For the lowland Maya of the Palenque region, the corn cycle began on the first Zenith passage and ended on the second Zenith. (Early May- early August) The midpoint of this three-month cycle places us directly on the summer solstice. At this time if one were to visit a milpa, the corn plants typically would stand at just about the height of a human, the stalks would be showing the first little cobs and silks and the plants would also be flowering. Pollination is taking place, and the developing kernels on the cobs are becoming viable. The metaphorical and symbolic associations are powerful for a ruling elite that depended on the fusion of a political and religious governing system to manage resources. 
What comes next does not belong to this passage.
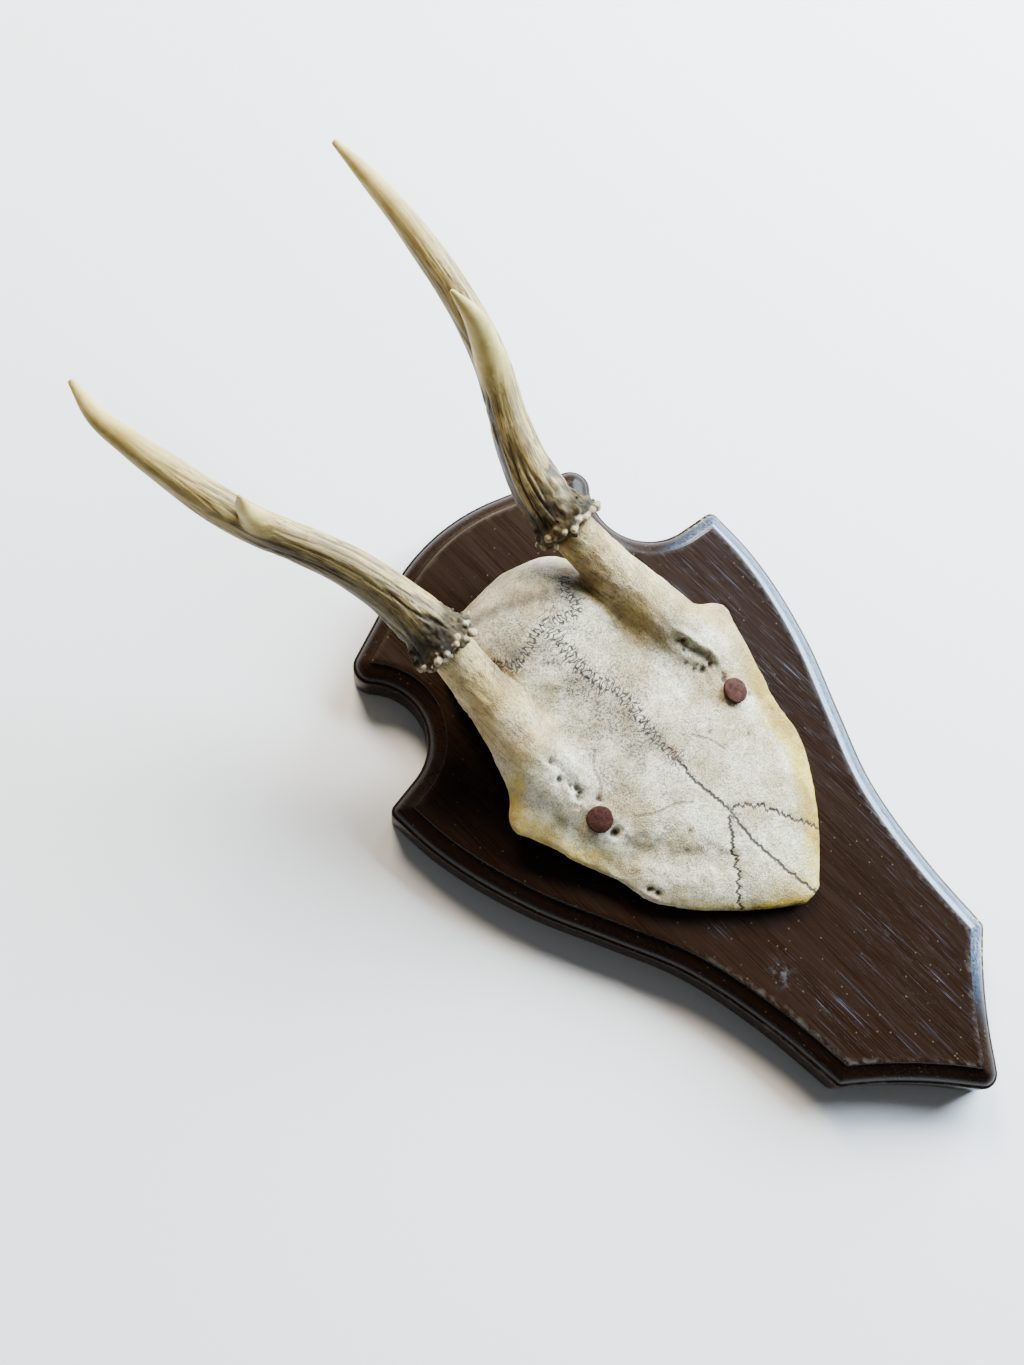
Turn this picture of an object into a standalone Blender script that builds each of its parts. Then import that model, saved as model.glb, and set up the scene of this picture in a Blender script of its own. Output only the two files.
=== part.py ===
"""Roe deer antler mount: a skull plate with two forked antlers, nailed to a moulded wooden shield.

The mount lies on its back: the shield's back face is at Z = 0, +Y points to the top of the shield
and +Z points away from the wall it would hang on. Left and right are the viewer's.
All driving dimensions are in millimetres and MM turns them into metres.
"""
import math

import bmesh
import bpy
import numpy as np
from mathutils import Matrix, Vector

MM = 0.001
CLEARANCE = 0.3          # gap kept between pieces that touch

# Shield
WALL_HEIGHT = 10.5       # plain side wall, up to the moulding
FACE_HEIGHT = 15.5       # flat front face
CROWN_TOP = 109.8        # top of the crown above the middle of the back
CROWN_RADIUS = 62.0
CROWN_TURN = math.radians(19.8)
EAR_RADIUS = 5.6
NOTCH_CENTRE = (57.0, 78.0)
NOTCH_RADIUS = 17.0
NOTCH_END = math.radians(262)
SHOULDER = (66.3, 59.5)
LOWER_CORNER = (31.2, -78.3)
TIP_Y = -111.5
CORNER_RADIUS = 2.6
TIP_RADIUS = 4.5
LONG_SIDE = [SHOULDER, (65.3, 43.0), (57.3, 12.5), (47.6, -9.0), (39.6, -27.0), (33.4, -55.0), LOWER_CORNER]
BOTTOM_BOW = 1.9         # how far the bottom edges are hollowed
BACK_BEVEL = 0.5
# Moulding profile from the wall's top edge inwards: inset and height
MOULDING = [(0.0, WALL_HEIGHT), (0.8, WALL_HEIGHT + 0.35), (1.3, 11.8), (2.6, 13.05), (4.4, 14.05),
            (5.0, 14.3), (5.3, 15.3), (5.7, FACE_HEIGHT)]

# Skull frame: starts at the nasal tip and leans a little to the left of the shield's long axis
SKULL_ORIGIN = (-0.2, -38.0)
SKULL_TURN = math.radians(2.5)
SKULL_LENGTH = 124.0
SHELL = 3.2              # thickness of the bone
RIM = 1.6                # least thickness of the bone at its cut edge
SKULL_FOOT = FACE_HEIGHT + 0.6
# Half width, ridge height and edge height against the distance from the nasal tip
HALF_WIDTH = [(0, 3.0), (6, 10.5), (18, 22.6), (31, 31.8), (42, 34.2), (58, 40.0), (66, 42.6), (70.5, 44.3),
              (73.5, 43.2), (77, 39.6), (84, 33.5), (98, 29.5), (112, 25.5), (119, 20.5), (SKULL_LENGTH, 9.0)]
RIDGE = [(0, 19.8), (10, 22.6), (32, 26.4), (58, 30.0), (80, 33.6), (103, 38.5), (113, 36.0), (120, 29.0),
         (SKULL_LENGTH, 20.5)]
EDGE = [(0, 19.0), (18, 19.6), (32, 20.4), (50, 22.4), (68, 24.5), (80, 25.5), (92, 24.0), (108, 21.0),
        (SKULL_LENGTH, 19.4)]
DOME = 3.0               # how sharply the bone falls from its ridge to its edge
GROOVE = [(25.0, 75.0), (27.0, 62.0)]    # hollow between brow and pedicle
GROOVE_DEPTH = 2.4
GROOVE_WIDTH = 2.6
BROW = (38.0, 64.0)      # centre of the raised rim over the eye
BROW_SPREAD = (4.0, 9.0)
BROW_RISE = 1.4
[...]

Summer Solstice Heirophany, Temple of the Inscriptions. Image Credit: C. Powell
Cyclical manifestations of the Corn God through divine lineage dictate that the rulers behave like the Sun. Solar cycles are keyed to critical natural phenomenon like the cycle of corn, which in turn help to organize both agricultural cycles and religious celebrations. Association to these grand celestial events enhances the divine ruler’s ability to proclaim his importance as a pivotal figure, and that the passage of divine rulership thus is seen as inevitable as the passage of time itself.  In order to fabricate this illusion, city planning conforms to important solar cycles, and becomes the stage for the ruler's drama. These inspiring events called hierophany allowed the ceremonial centers to function as solar calendars that marked the meter of seasonal changes.